How to Choose Your Next iPad

The iPad Pro on a pretty marble countertop.

It’s tough to shop for an iPad. They all seem to do the same thing, but the difference between their prices is dramatic. Here’s how to navigate Apple’s ecosystem and find the iPad that’s right for you.

What Will You Do with an iPad?

You can do just about anything with an iPad. They’re great for playing games, watching TV, or browsing the web. But they also make fantastic digital tools for illustrators, musicians, or video editors. Some people even buy iPads as total laptop replacements.

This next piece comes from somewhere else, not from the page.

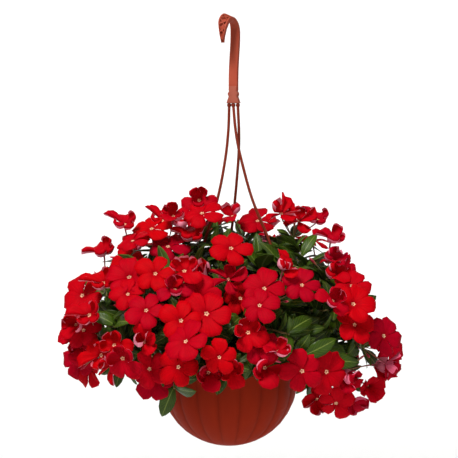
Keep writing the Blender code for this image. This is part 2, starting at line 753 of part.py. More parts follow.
def strip_outline(line, inner, outer):
    """The outline of a strip between two distances from a line: inner to its right, outer to its left."""
    right, left = [], []
    for i, (x, y) in enumerate(line):
        (x0, y0), (x1, y1) = line[max(i - 1, 0)], line[min(i + 1, len(line) - 1)]
        along = Vector((x1 - x0, y1 - y0)).normalized()
        across = Vector((-along.y, along.x))
        narrow = 1.0 if i < len(line) - 2 else (0.75, 0.3)[i - len(line) + 2]
        left.append((x + across.x * outer * narrow, y + across.y * outer * narrow))
        right.append((x - across.x * inner * narrow, y - across.y * inner * narrow))
    return left + right[::-1]


def stand_in_plane(obj):
    """Stands a flat piece up, with its arch rolled: its X along the hook's heading, its Y up."""
    side = HOOK_HEADING.cross(Vector((0, 0, 1)))
    for v in obj.data.vertices:
        v.co.y += HOOK_ROLL * v.co.z * max(0.0, min(1.0, (v.co.y - 0.562) / 0.016))
    turn = Matrix((HOOK_HEADING, Vector((0, 0, 1)), side)).transposed().to_4x4()
    obj.data.transform(turn)
    return obj


def build_hook(parts, material):
    line = hook_line()
    half = HOOK_THICKNESS / 2
    hook = flat_piece("hanger_hook", strip_outline(line, half, half), HOOK_WIDTH, parts)
    channel = new_collection("hook channel")
    groove = strip_outline(line[1:-1], -half + 0.0035, half + 0.003)
    flat_piece("channel", groove, HOOK_WIDTH - 2 * HOOK_CHANNEL_WALL, channel)
    hook = boolean(hook, "DIFFERENCE", channel, parts)
    for v in hook.data.vertices:
        past = max(0.0, min(1.0, (v.co.x - 0.010) / 0.009)) * max(0.0, min(1.0, (0.588 - v.co.y) / 0.026))
        v.co.z *= 1 - 0.76 * past
    stand_in_plane(hook)
    joined = new_collection("hook ribs and hub")
    # Crossed ribs stiffen the channel, each a thin bar across it, leaning one way and then the other
    for i in range(2, len(line) - 4, 2):
        (x0, y0), (x1, y1) = line[i], line[i + 1]
        along = Vector((x1 - x0, y1 - y0)).normalized()
        middle = Vector(((x0 + x1) / 2, (y0 + y1) / 2)) + Vector((-along.y, along.x)) * 0.0006
        bpy.ops.mesh.primitive_cube_add(size=1)
        rib = bpy.context.object
        lean = Matrix.Rotation(0.75 if i % 4 else -0.75, 4, Vector((-along.y, along.x, 0)))
        turn = Matrix.Rotation(math.atan2(along.y, along.x), 4, "Z")
        size = Matrix.Diagonal((0.0013, 0.0030, 0.0135, 1))
        rib.data.transform(Matrix.Translation((*middle, 0)) @ lean @ turn @ size)
        stand_in_plane(rib)
        move_to(rib, joined)
    half_widths = ((HUB_TOP_Z, 0.0062), (0.4955, 0.0057), (0.4915, 0.0074), (0.4870, 0.0066), (HUB_BOTTOM_Z, 0.0098))
    outline = [(w, z) for z, w in half_widths] + [(-w, z) for z, w in reversed(half_widths)]
    hub = flat_piece("hub", outline, HUB_THICKNESS, joined)
    side = HOOK_HEADING.cross(Vector((0, 0, 1)))
    turn = Matrix((side, Vector((0, 0, 1)), -HOOK_HEADING)).transposed().to_4x4()
    hub.data.transform(Matrix.Translation(HOOK_HEADING * HUB_OFFSET) @ turn)
    hook = boolean(hook, "UNION", joined, parts)
    sockets = new_collection("hub sockets")
    for across, _, _ in LEGS.values():
        at = hub_point(across, HUB_BOTTOM_Z)
        bpy.ops.mesh.primitive_cylinder_add(
            vertices=8, radius=LEG_HOLE_RADIUS + 0.0002, depth=2 * LEG_PLUG_LENGTH, location=at
        )
        move_to(bpy.context.object, sockets)
    return boolean(hook, "DIFFERENCE", sockets, parts, material)


def build_leg(name, parts, material):
    """A round leg with a cone on its foot that can't come back up through the flange."""
    path = leg_path(name)
    leg = rod(f"hanger_leg_{name}", path, LEG_RADIUS, parts, 1)
    barb = new_collection("leg barb")
    foot = path[-1]
    top = FLANGE_Z - GAP
    at = (foot.x, foot.y, top - 0.003)
    bpy.ops.mesh.primitive_cone_add(vertices=8, radius1=0.0012, radius2=0.0036, depth=0.006, location=at)
    move_to(bpy.context.object, barb)
    return boolean(leg, "UNION", barb, parts, material)


def build_stem(stem, parts, material):
    """A forked stem with its leaves, joined in one body."""
    trunk = rod(stem["name"], stem["trunk"], STEM_RADIUS, parts, 0, 0.8)
    joined = new_collection("twigs and leaves")
    for i, twig in enumerate(stem["twigs"] + stem["shoots"]):
        rod(f"twig_{i}", twig, TWIG_RADIUS * 1.1, joined, 0, 0.85)
    for i, leaf in enumerate(stem["leaves"]):
        mesh_object(f"leaf_{i}", leaf_shape(leaf), joined)
    return boolean(trunk, "UNION", joined, parts, material, "MANIFOLD")


def build_head(name, head, parts, material):
    """Two to five blooms whose tubes meet in one knob."""
    bpy.ops.mesh.primitive_uv_sphere_add(segments=4, ring_count=2, radius=KNOB_RADIUS)
    knob = bpy.context.object
    knob.name = f"blooms_{name}"
    knob.data.transform(frame_at(head["knob"], head["out"], 0.3))
    move_to(knob, parts)
    joined = new_collection("blooms")
    for i, bloom in enumerate(head["blooms"]):
        mesh_object(f"bloom_{i}", bloom_shape(bloom), joined)
    return boolean(knob, "UNION", joined, parts, material, "MANIFOLD")


def main():
    clear_scene()
    parts = new_collection("potted_madagascar_periwinkle")
    terracotta = plain_material("terracotta plastic", (0.20, 0.022, 0.012), 0.5)
    brick = plain_material("brick plastic", (0.36, 0.055, 0.03), 0.42)
    mix = plain_material("potting mix", (0.025, 0.016, 0.010), 0.95)
    green = plain_material("periwinkle leaf", (0.035, 0.085, 0.018), 0.45)
    red = plain_material("periwinkle petal", (0.60, 0.002, 0.008), 0.55)
    stems, heads = grow()
    build_bowl(parts, terracotta)
    build_soil(parts, mix, stems)
    build_hook(parts, brick)
    for name in LEGS:
        build_leg(name, parts, brick)
    for stem in stems:
        build_stem(stem, parts, green)
    for name, head in heads.items():
        build_head(name, head, parts, red)
    blooms = sum(len(h["blooms"]) for h in heads.values())
    wanted = sum(len(b) for _, b in HEADS.values()) + BACK_HEADS * BACK_BLOOMS
    leaves = sum(len(s["leaves"]) for s in stems)
    shoots = sum(len(s["shoots"]) for s in stems)
    print(f"{blooms} of {wanted} blooms, {len(heads)} heads, {len(stems)} stems")
    print(f"{shoots} of {len(SHOOTS)} shoots, {leaves} leaves")


main()
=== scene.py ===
# %% [markdown]
# # A Madagascar periwinkle in bloom, in a hanging bowl
#
# The object is a whole hanging plant: a fluted plastic bowl, a hanger with a hook and three legs, a
# mound of leafy stems, and more than a hundred red blooms with five petals each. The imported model
# holds its plain solids. This lesson gives every one of them the shape and the finish that the eye
# expects, without moving any of them.
#
# The way through it: the camera and the light, the plan of the plant, the finishes, one petal and one
# leaf by formula, one tree of nodes that sets them out along the stems, and last the bowl, the potting
# mix and the hanger.

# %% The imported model
import itertools
import json
import math
import random
from functools import partial

import bmesh
import bpy
from mathutils import Matrix, Vector
from mathutils.bvhtree import BVHTree
from mathutils.geometry import interpolate_bezier

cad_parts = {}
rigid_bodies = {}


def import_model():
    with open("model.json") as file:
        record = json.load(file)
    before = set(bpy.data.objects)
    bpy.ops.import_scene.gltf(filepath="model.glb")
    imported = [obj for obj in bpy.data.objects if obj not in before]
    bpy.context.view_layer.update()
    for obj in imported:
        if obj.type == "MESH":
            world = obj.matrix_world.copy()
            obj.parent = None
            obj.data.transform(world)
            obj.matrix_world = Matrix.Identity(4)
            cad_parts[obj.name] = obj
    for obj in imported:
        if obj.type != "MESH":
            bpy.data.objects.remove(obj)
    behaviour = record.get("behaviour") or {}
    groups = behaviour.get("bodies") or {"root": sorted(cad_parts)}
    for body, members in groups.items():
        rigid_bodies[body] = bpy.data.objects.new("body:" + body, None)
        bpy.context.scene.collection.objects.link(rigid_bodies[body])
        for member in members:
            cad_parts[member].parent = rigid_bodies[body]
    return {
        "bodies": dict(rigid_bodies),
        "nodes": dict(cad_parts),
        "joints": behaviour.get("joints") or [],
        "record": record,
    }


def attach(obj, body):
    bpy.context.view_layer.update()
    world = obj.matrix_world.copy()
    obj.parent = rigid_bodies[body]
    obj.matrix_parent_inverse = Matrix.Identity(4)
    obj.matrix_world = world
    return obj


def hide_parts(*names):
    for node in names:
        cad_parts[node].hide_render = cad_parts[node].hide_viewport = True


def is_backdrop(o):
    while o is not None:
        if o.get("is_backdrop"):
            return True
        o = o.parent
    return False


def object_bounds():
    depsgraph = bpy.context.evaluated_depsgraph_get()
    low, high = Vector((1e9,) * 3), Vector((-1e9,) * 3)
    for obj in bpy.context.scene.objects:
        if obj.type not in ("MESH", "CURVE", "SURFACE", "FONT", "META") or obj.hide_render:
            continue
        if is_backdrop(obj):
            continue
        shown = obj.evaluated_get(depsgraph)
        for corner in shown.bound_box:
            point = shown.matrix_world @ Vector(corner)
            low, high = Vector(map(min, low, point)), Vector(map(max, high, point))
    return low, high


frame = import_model()
cad_box = [list(corner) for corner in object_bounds()]
MM = 0.001
print(len(frame["nodes"]), "solids, from", cad_box[0], "to", cad_box[1])

# %% [markdown]
# ## Colours, nodes and objects
#
# Colours are written as the hex values that a colour picker shows. Blender calculates with linear
# light, so one function turns them. Another adds a node to any tree: its own settings by name, and a
# table for its inputs, where a number or a colour is a value and a node or a socket is linked. A
# finish starts as a shader with constant values on its own sockets.

# %% Helpers for finishes and objects
def to_linear(hex_colour):
    """An sRGB hex colour such as "#c81e1e" as linear red, green, blue and 1."""
    parts = [int(hex_colour[i : i + 2], 16) / 255 for i in (1, 3, 5)]
    return (*(c / 12.92 if c <= 0.04045 else ((c + 0.055) / 1.055) ** 2.4 for c in parts), 1.0)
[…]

So before you get into shopping for an iPad, you should figure out why you want one. Generally speaking, any iPad is excellent for playing games or browsing the web, while more demanding tasks like video editing will require some extra processing power.

Think About Specs

Once you know what you want to do with your iPad, it’s time to narrow things down. Any iPad can be used for drawing, but you also have to think about screen size. Plus, some iPads don’t work with accessories like the Apple Smart Keyboard or the 2nd Gen Apple Pencil—that’s not good news for writers or artists.

Here are some details to look out for:

  • Screen Size: iPad sizing is directly related to iPad pricing. Before worrying about specs, you should figure out which screen size you’re comfortable with. Are you dead-set on a 12.9″ screen (if so, just buy the iPad Pro), or are you open to any screen size?
  • Storage Capacity: Extra storage is useful if you keep a lot of music or movies on your iPad. But iCloud exists, and you can always plug an external storage device into your iPad.
  • Ports: Okay, do you want a Lightning port or a USB-C port? USB-C ports are becoming the industry standard, and they can support more peripherals than Lightning ports—but you’ll have to go for a Pro model if you want the added versatility of USB-C.
  • Apple Pencil Support: All 2018 and 2019 iPads work with the 1st Gen Apple Pencil. But, the 2nd Gen Pencil charges wirelessly, and it only works with the iPad Pro.
  • LTE/Cellular connectivity: Apple sells an LTE/cellular version of each iPad model. Cellular capability is useful if you want to use your iPad on the go, but the LTE/cellular iPad models cost about $100 to $200 more than their Wi-Fi equivalents (and then there are carrier fees). If you’re set on a cellular iPad, factor that extra cost into your budget.

You don’t really have to worry about battery life, as all iPad models have the same battery life, according to Apple (10 hours of continuous browsing).

Now that you know what you’re looking for in an iPad, it’s time to learn the differences between each iPad model. Shopping for iPads can be confusing because new models are released each year, so we’re going to detail each model by its screen size, year, specs, and features. We’ll start with the iPad Pro and work our way down by screen size, but keep in mind that the iPad MIni is technically more powerful than the basic iPad.

iPad Pro (11-Inch and 12.9-Inch 2018 Model)

The iPad Pro

Ah, the most expensive of the iPads. The iPad Pro isn’t super portable, but it’s great for professionals, video editors, and artists. It’s also the most advanced version of the iPad, with features like Face ID and a USB-C port that should become the standard across all iPad models over the next few years (but for now, they’re Pro-only).

  • Size: The iPad Pro comes with an 11-inch or 12.9-inch screen. It doesn’t have a home button, so the screen feels big and comfortable when rotated in any direction.
  • Capacity: 64GB, 256GB, 512GB, or 1TB of storage.
  • Specs: The iPad Pro has 4GB of RAM (the 1TB model has 6GB), and it sports a super-fast A12X Bionic processor. These specs make the iPad a lightning-fast multitasking monster.
  • Cameras: A 12MP rear camera and 7MP front-facing camera.
  • Special Features: The iPad Pro has Face ID, which eliminates the need for the home button. It also has a USB-C port, which is more universal than Lightning (and works great with USB-C hubs). It also works with 1st and 2nd Gen Apple Pencils.

All in all, the iPad Pro is the Mac-Daddy of all iPads. It’s great for power users, artists, people who work with video, or people who just want a big iPad (no shame). It’ll do whatever you want it to, it’ll stay up to date for a while, and it’ll work with a wide array of accessories.